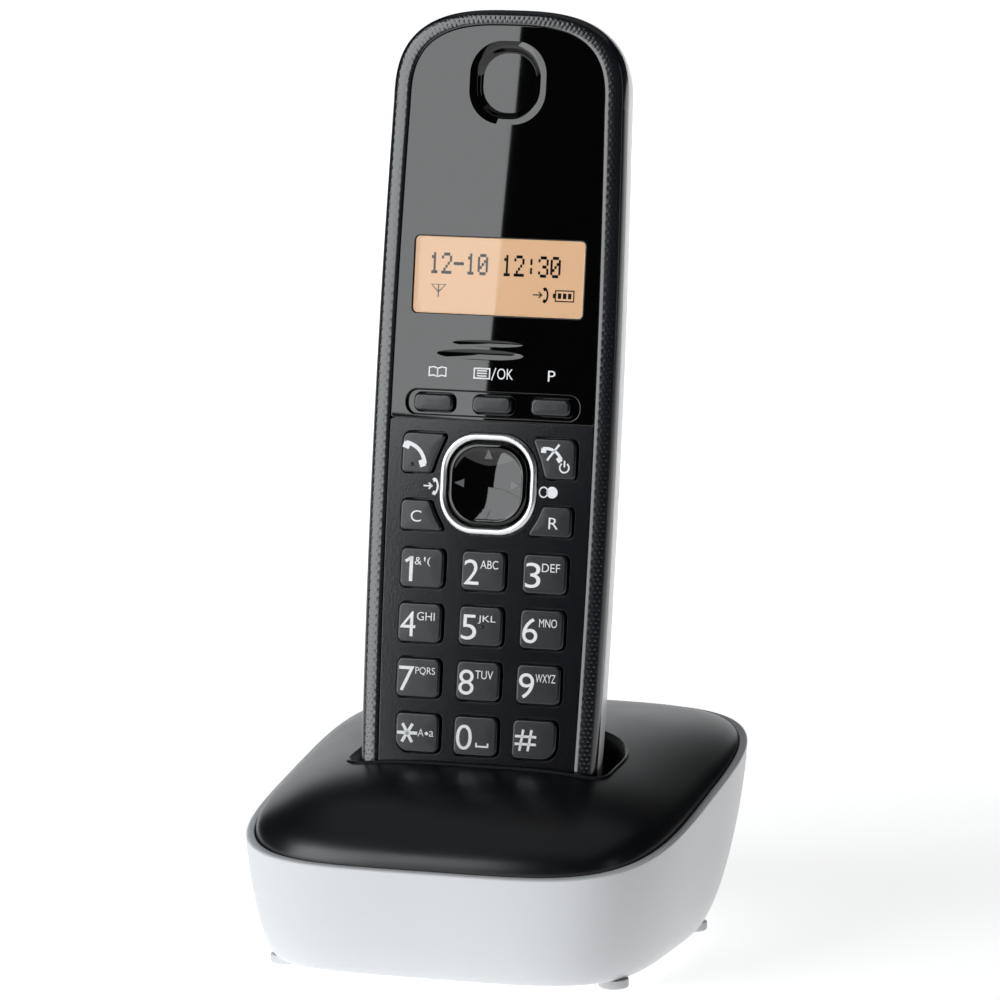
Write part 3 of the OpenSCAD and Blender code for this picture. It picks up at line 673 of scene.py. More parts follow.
def build_feet():
    low, high = node_box("base_feet")
    flat = FOOT_R - FOOT_EDGE
    profile = [(0.01, 0), (flat, 0)]
    profile += [(flat + FOOT_EDGE * math.sin(a), FOOT_EDGE * (1 - math.cos(a)))
                for a in np.linspace(0.2, PI / 2, 6)]
    profile += [(FOOT_R, high[2]), (0.01, high[2])]
    feet = [lathe(profile, (x, y)) for x in (low[0] + FOOT_R, high[0] - FOOT_R)
            for y in (low[1] + FOOT_R, high[1] - FOOT_R)]
    make("base_foot_pads", feet, "foot_rubber", "base", nodes=["base_feet"], place=False)


# Drop of the cradle's mouth below the dome; room round a charging contact and round the locator button
MOUTH_DROP, SLOT_ROOM, BUTTON_ROOM = 1.3, 0.8, 0.8


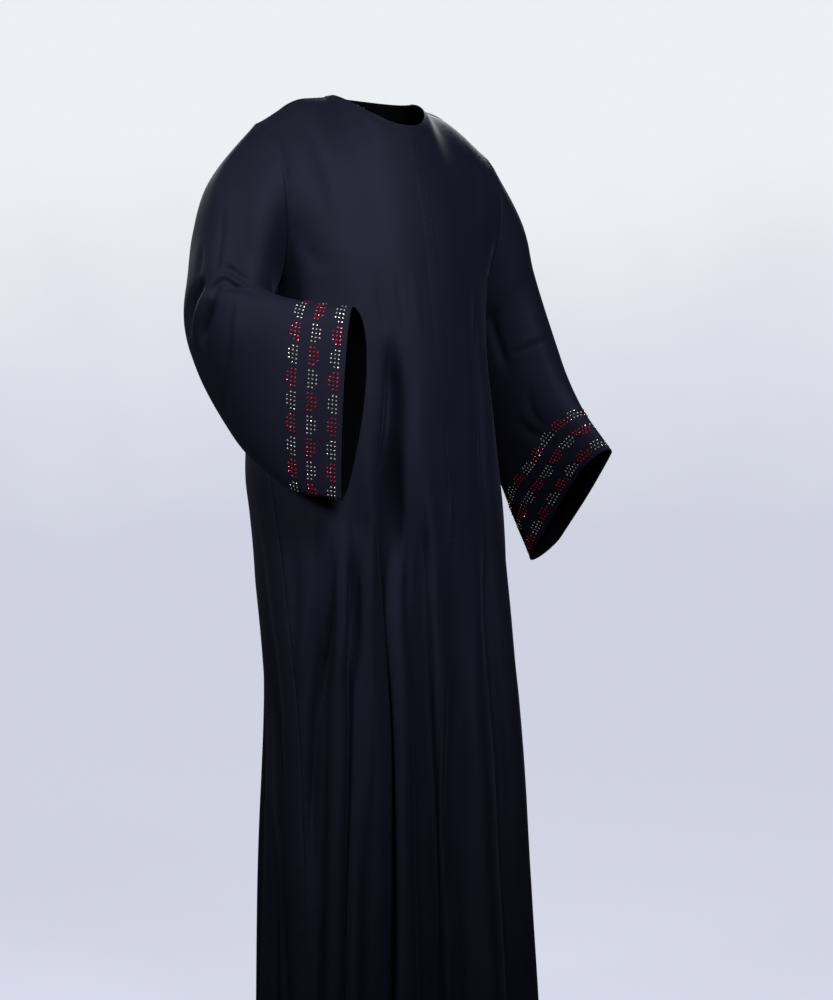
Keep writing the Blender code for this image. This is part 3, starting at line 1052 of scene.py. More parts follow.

★ ★ ★

**Your instructions**.
Your task is to repeat the data exactly; please include every line.

**Expected output**.
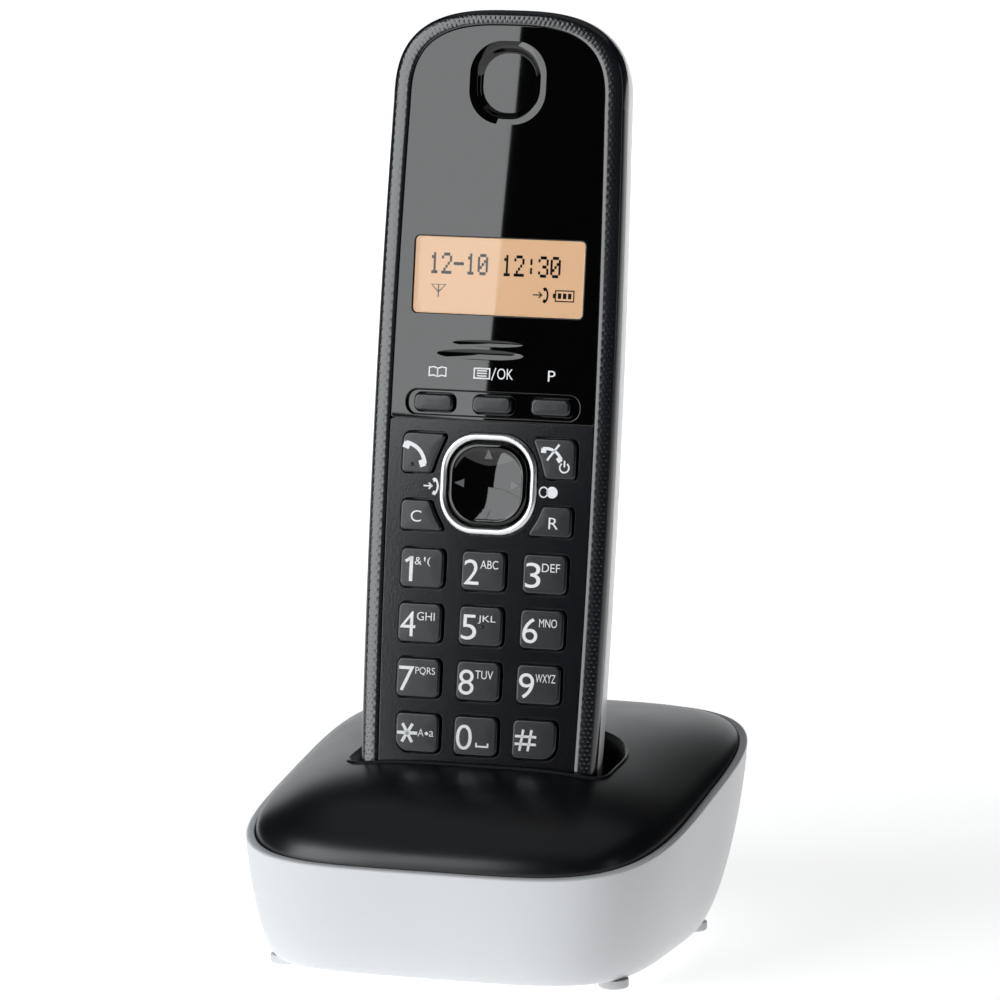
Write part 3 of the OpenSCAD and Blender code for this picture. It picks up at line 673 of scene.py. More parts follow.
def build_feet():
    low, high = node_box("base_feet")
    flat = FOOT_R - FOOT_EDGE
    profile = [(0.01, 0), (flat, 0)]
    profile += [(flat + FOOT_EDGE * math.sin(a), FOOT_EDGE * (1 - math.cos(a)))
                for a in np.linspace(0.2, PI / 2, 6)]
    profile += [(FOOT_R, high[2]), (0.01, high[2])]
    feet = [lathe(profile, (x, y)) for x in (low[0] + FOOT_R, high[0] - FOOT_R)
            for y in (low[1] + FOOT_R, high[1] - FOOT_R)]
    make("base_foot_pads", feet, "foot_rubber", "base", nodes=["base_feet"], place=False)


# Drop of the cradle's mouth below the dome; room round a charging contact and round the locator button
MOUTH_DROP, SLOT_ROOM, BUTTON_ROOM = 1.3, 0.8, 0.8


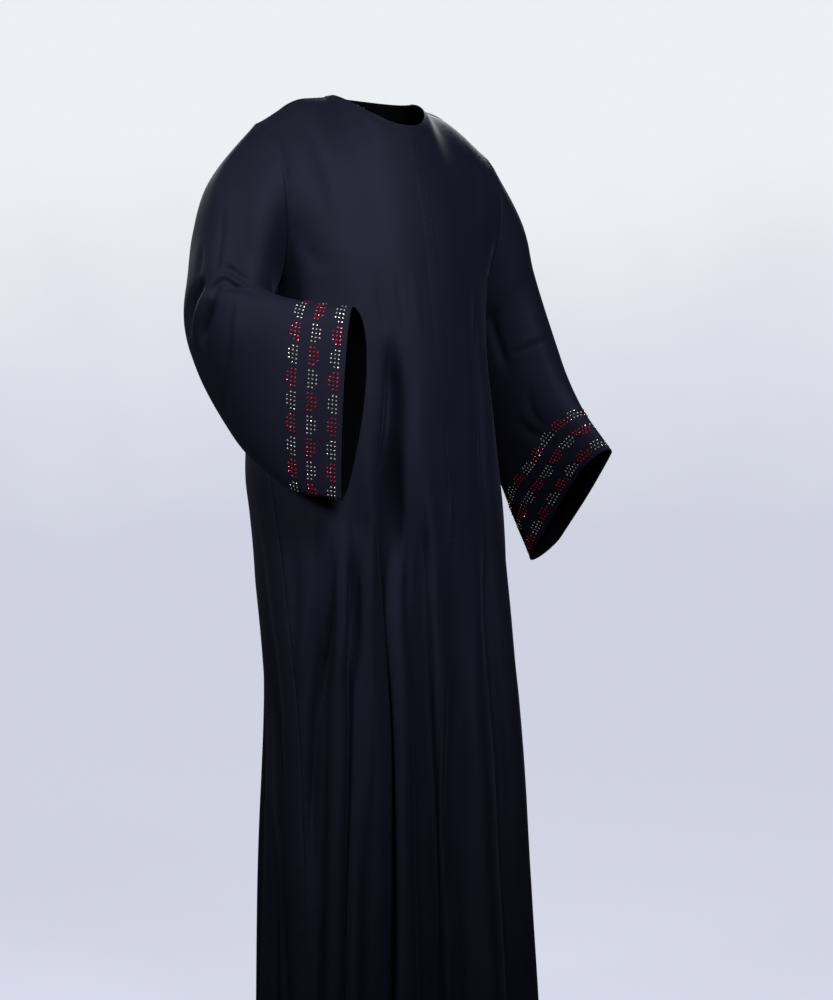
Keep writing the Blender code for this image. This is part 3, starting at line 1052 of scene.py. More parts follow.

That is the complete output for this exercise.